A declaração de voto da juiz-desembargadora Paula Guerreiro é uma curta, maravilhosa peça de jurisprudência democrática. Pelo contrário, a sentença redigida pelo seu colega, juiz desembargador Pedro Vaz Patto, é uma peça digna do fundamentalismo católico que tão má imagem deixou ao país em certos períodos da sua história e decididamente contribuiu para o seu atraso cultural.

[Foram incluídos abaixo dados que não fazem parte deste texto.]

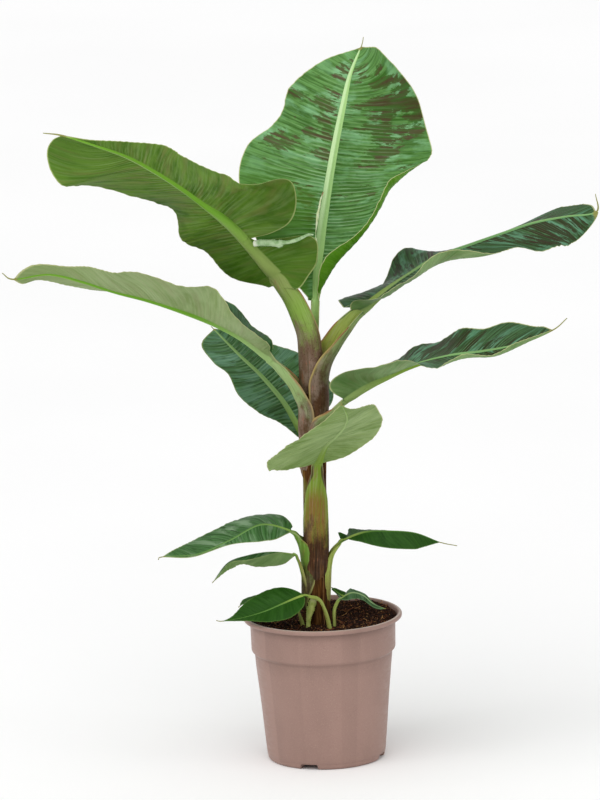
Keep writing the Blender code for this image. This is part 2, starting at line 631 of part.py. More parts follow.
def soil_shape(grow):
    """Points and faces of the soil: a plug just clear of the pot, with a gently uneven top, raised by a clearance."""
    side = [(86 - POT_WALL - CLEAR, FLOOR_TOP + CLEAR), (89.9 - POT_WALL - CLEAR, FLOOR_TOP + 2)]
    side += [(104.0 - POT_WALL - CLEAR, 163), (109.0 - POT_WALL - CLEAR, 174.4)]
    side += [(109.2 - POT_WALL - CLEAR, 204)]
    rings = [ring(r, z, SOIL_STEPS) for r, z in side]
    for k in range(SOIL_RINGS):
        flat = ring(106.2 * (1 - k / SOIL_RINGS), 0, SOIL_STEPS)
        flat[:, 2] = soil_height(flat[:, 0], flat[:, 1]) + grow
        rings.append(flat)
    points, faces = lofted(np.stack(rings))
    faces[-1:] = []
    middle = np.array([[0, 0, float(soil_height(0, 0)) + grow]])
    last = len(points) - SOIL_STEPS
    for j in range(SOIL_STEPS):
        faces.append((last + j, last + (j + 1) % SOIL_STEPS, len(points)))
    return np.vstack([points, middle]), faces


def make_soil():
    """The soil, filling the pot nearly to its rim."""
    points, faces = soil_shape(0)
    return mesh_object("soil", points, faces, (0.03, 0.015, 0.01), 0.95)


def make_trunk():
    """The trunk, cut flat at the soil."""
    points, faces = lofted(trunk_rings(0))
    return mesh_object("trunk", points, faces, (0.16, 0.09, 0.06), 0.6)


def make_leaves():
    """The leaves, each kept clear of the trunk or of the soil that it rises from."""
    points, faces = lofted(trunk_rings(CUT_CLEAR))
    trunk_room = mesh_object("trunk_clearance", points, faces, (1, 0, 0))
    points, faces = soil_shape(CUT_CLEAR)
    soil_room = mesh_object("soil_clearance", points, faces, (1, 0, 0))
    for name, leaf in LEAVES.items():
        points, faces = lofted(leaf_solid(leaf))
        blade = mesh_object("leaf_" + name, points, faces, (0.07, 0.22, 0.08), 0.45)
        cut(blade, soil_room if name in FROM_SOIL else trunk_room)


for old in list(bpy.data.objects):
    bpy.data.objects.remove(old, do_unlink=True)
make_pot()
make_soil()
make_trunk()
make_leaves()
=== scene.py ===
"""Young banana plant in a round plastic nursery pot: the looks.

Lengths in the tables are in millimetres and angles in degrees until the meshes are made, which are
in metres. The origin is the middle of the pot's underside, +Z is up and -Y faces the viewer.
Each leaf is a rib line with a half on either side of it. A blade half is told at even steps from
the blade's base to its tip by its width, by the angle at which it lifts from the rib, by how far
the margin sweeps towards the tip, and by how far the half curls on the way to the margin. A stalk
is told in the same way at its own shares of the blade's length, which are below 0, down to the
sheath that wraps the trunk.
"""

import math

import bpy
import numpy as np
from mathutils import Matrix, Vector


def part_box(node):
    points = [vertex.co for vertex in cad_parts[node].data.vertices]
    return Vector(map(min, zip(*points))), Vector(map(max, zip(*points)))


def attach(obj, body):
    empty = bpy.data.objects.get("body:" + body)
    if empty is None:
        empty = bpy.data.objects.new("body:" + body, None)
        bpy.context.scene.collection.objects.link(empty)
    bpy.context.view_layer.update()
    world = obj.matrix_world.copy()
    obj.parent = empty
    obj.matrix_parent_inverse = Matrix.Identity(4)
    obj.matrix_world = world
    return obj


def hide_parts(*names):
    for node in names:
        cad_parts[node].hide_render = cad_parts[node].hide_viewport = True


bl_info = {
    "name": "Potted banana plant",
    "version": (1, 0, 0),
    "blender": (4, 5, 0),
    "location": "View3D > Sidebar > Plant",
    "description": "Builds a young banana plant in a nursery pot",
    "category": "Object",
}

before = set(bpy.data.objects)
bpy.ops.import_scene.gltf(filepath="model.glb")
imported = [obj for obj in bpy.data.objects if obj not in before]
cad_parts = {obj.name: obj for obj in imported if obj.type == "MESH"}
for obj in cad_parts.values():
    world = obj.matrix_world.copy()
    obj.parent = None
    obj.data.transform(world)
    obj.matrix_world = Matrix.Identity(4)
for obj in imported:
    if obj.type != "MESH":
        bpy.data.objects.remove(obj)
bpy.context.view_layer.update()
MM = 0.001
FULL_TURN = 2 * math.pi


def linear(hex_colour):
    """Linear red, green and blue of an sRGB hex value."""
    shares = [int(hex_colour[i : i + 2], 16) / 255 for i in (1, 3, 5)]
    return tuple(s / 12.92 if s <= 0.04045 else ((s + 0.055) / 1.055) ** 2.4 for s in shares)


# ---------------------------------------------------------------- sizes

POT_LOW, POT_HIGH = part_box("pot")
RIM_RADIUS = (POT_HIGH[0] - POT_LOW[0]) / 2 / MM
RIM_TOP = POT_HIGH[2] / MM
POT_STEPS = 288

# The pot's underside, from the middle out: a middle pad, the floor and the foot ring's inner wall.
POT_FLOOR = 8
POT_UNDER = [
    (0.001, 0), (20, 0), (23.4, 0), (24, 0.6), (24, POT_FLOOR), (40, POT_FLOOR), (60, POT_FLOOR),
    (75.4, POT_FLOOR), (76, 7.4), (76, 0.6),
]
# The turned profile of the pot's outside, from foot to rim: radius and height.
POT_OUTSIDE = [
    (76, 0), (76.4, 0), (84.6, 0), (85.6, 0.3), (87.4, 1.4), (88.4, 3), (89.1, 6.8), (89.0, 7.6), (89.4, 8.1),
    (90.0, 12), (91.5, 28), (93.0, 43), (94.7, 62), (96.5, 82), (98.4, 102), (100.3, 121), (102.2, 141),
    (103.9, 160), (104.2, 163), (104.5, 164.2), (105.1, 165.2), (107.4, 167.3), (108.3, 168.3), (108.8, 169.6),
    (109.0, 172), (109.2, 182), (109.4, 193), (109.6, 202), (110.0, 208), (110.5, 211.6), (111.2, 213.6),
    (112.6, 214.5), (117.2, 215.0), (118.8, 215.4), (119.7, 216.3), (RIM_RADIUS, 217.6), (RIM_RADIUS, 219.2),
    (119.6, 220.3), (118.8, 221.2), (117.8, 221.8), (116.5, RIM_TOP), (115.2, 221.7), (114.2, 220.9),
    (113.6, 219.4), (113.2, 217.4),
]
POT_INSIDE = [
    (111.4, 214.2), (109.2, 210), (107.5, 206.5), (106.9, 203), (106.6, 174.4), (105.5, 170.4), (102.2, 165.4),
    (101.4, 162), (94.4, 90), (87.6, 16), (86.6, 12.4), (83.4, 11), (60, 11), (30, 11), (0.001, 11),
]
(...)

O país tem uma cultura católica na sua história, mas hoje é oficialmente uma democracia partidária, que é um regime político de inspiração protestante. É a juiz Paula Guerreiro que tem razão, e é ela que interpreta a jurisprudência democrática do TEDH.

O Paulo Rangel deveria ter ido ao Porto Canal expor a sua verdade e limpar lá a sua honra, em lugar de ir fazer queixinhas para a Justiça. Este último comportamento é próprio da cultura feminina, acolhedora e híper-protectora do catolicismo. Vigorou oficialmente no tempo de Salazar e no tempo da Monarquia Absoluta que, em certo período, foi também o da Inquisição.

Que a democracia partidária portuguesa tenha o Paulo Rangel como (euro)deputado é uma grande ironia. Pelo contrário, com aquela hipersensibilidade à honra e aversão ao debate musculado e à liberdade de expressão, ele daria um excelente deputado do Estado Novo.